> TASK PROMPT: Each line below should be reproduced without any alteration.

> INFORMATION PROVIDED:
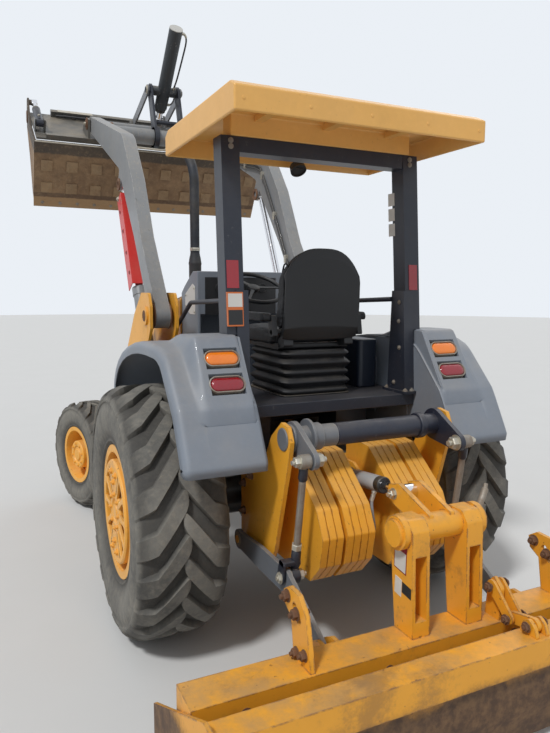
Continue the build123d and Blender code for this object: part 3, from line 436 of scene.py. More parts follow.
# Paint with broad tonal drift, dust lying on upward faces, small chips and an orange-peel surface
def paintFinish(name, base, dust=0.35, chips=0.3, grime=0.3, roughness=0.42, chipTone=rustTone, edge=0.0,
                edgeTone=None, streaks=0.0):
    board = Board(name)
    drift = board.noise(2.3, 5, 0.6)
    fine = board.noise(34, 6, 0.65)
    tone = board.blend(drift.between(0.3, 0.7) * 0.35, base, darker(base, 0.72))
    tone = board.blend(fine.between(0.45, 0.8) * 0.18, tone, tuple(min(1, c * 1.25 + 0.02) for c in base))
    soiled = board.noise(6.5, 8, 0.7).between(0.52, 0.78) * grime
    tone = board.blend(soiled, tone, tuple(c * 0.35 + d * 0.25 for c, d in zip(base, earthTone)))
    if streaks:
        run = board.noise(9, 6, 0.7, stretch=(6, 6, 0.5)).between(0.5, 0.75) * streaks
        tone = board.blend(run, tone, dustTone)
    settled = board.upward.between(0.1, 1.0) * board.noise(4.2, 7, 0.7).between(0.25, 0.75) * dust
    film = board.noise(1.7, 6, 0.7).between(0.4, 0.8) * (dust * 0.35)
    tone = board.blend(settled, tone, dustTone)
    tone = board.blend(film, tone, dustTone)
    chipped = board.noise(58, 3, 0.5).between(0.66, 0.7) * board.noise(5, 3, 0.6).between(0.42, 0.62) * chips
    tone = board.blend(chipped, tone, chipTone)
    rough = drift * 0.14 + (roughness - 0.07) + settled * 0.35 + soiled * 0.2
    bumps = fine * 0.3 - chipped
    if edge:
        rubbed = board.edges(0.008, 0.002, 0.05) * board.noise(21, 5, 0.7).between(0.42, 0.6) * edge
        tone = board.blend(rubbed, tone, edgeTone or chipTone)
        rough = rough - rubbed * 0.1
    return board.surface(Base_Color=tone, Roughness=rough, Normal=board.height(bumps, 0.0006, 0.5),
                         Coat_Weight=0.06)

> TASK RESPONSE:
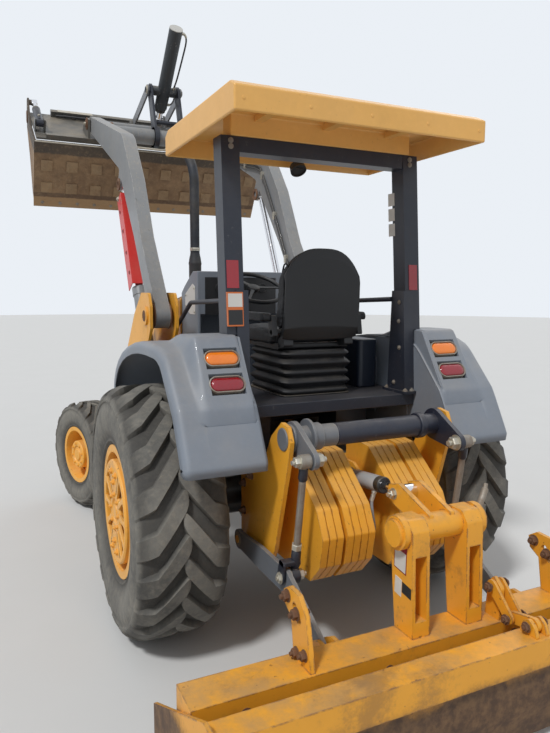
Continue the build123d and Blender code for this object: part 3, from line 436 of scene.py. More parts follow.
# Paint with broad tonal drift, dust lying on upward faces, small chips and an orange-peel surface
def paintFinish(name, base, dust=0.35, chips=0.3, grime=0.3, roughness=0.42, chipTone=rustTone, edge=0.0,
                edgeTone=None, streaks=0.0):
    board = Board(name)
    drift = board.noise(2.3, 5, 0.6)
    fine = board.noise(34, 6, 0.65)
    tone = board.blend(drift.between(0.3, 0.7) * 0.35, base, darker(base, 0.72))
    tone = board.blend(fine.between(0.45, 0.8) * 0.18, tone, tuple(min(1, c * 1.25 + 0.02) for c in base))
    soiled = board.noise(6.5, 8, 0.7).between(0.52, 0.78) * grime
    tone = board.blend(soiled, tone, tuple(c * 0.35 + d * 0.25 for c, d in zip(base, earthTone)))
    if streaks:
        run = board.noise(9, 6, 0.7, stretch=(6, 6, 0.5)).between(0.5, 0.75) * streaks
        tone = board.blend(run, tone, dustTone)
    settled = board.upward.between(0.1, 1.0) * board.noise(4.2, 7, 0.7).between(0.25, 0.75) * dust
    film = board.noise(1.7, 6, 0.7).between(0.4, 0.8) * (dust * 0.35)
    tone = board.blend(settled, tone, dustTone)
    tone = board.blend(film, tone, dustTone)
    chipped = board.noise(58, 3, 0.5).between(0.66, 0.7) * board.noise(5, 3, 0.6).between(0.42, 0.62) * chips
    tone = board.blend(chipped, tone, chipTone)
    rough = drift * 0.14 + (roughness - 0.07) + settled * 0.35 + soiled * 0.2
    bumps = fine * 0.3 - chipped
    if edge:
        rubbed = board.edges(0.008, 0.002, 0.05) * board.noise(21, 5, 0.7).between(0.42, 0.6) * edge
        tone = board.blend(rubbed, tone, edgeTone or chipTone)
        rough = rough - rubbed * 0.1
    return board.surface(Base_Color=tone, Roughness=rough, Normal=board.height(bumps, 0.0006, 0.5),
                         Coat_Weight=0.06)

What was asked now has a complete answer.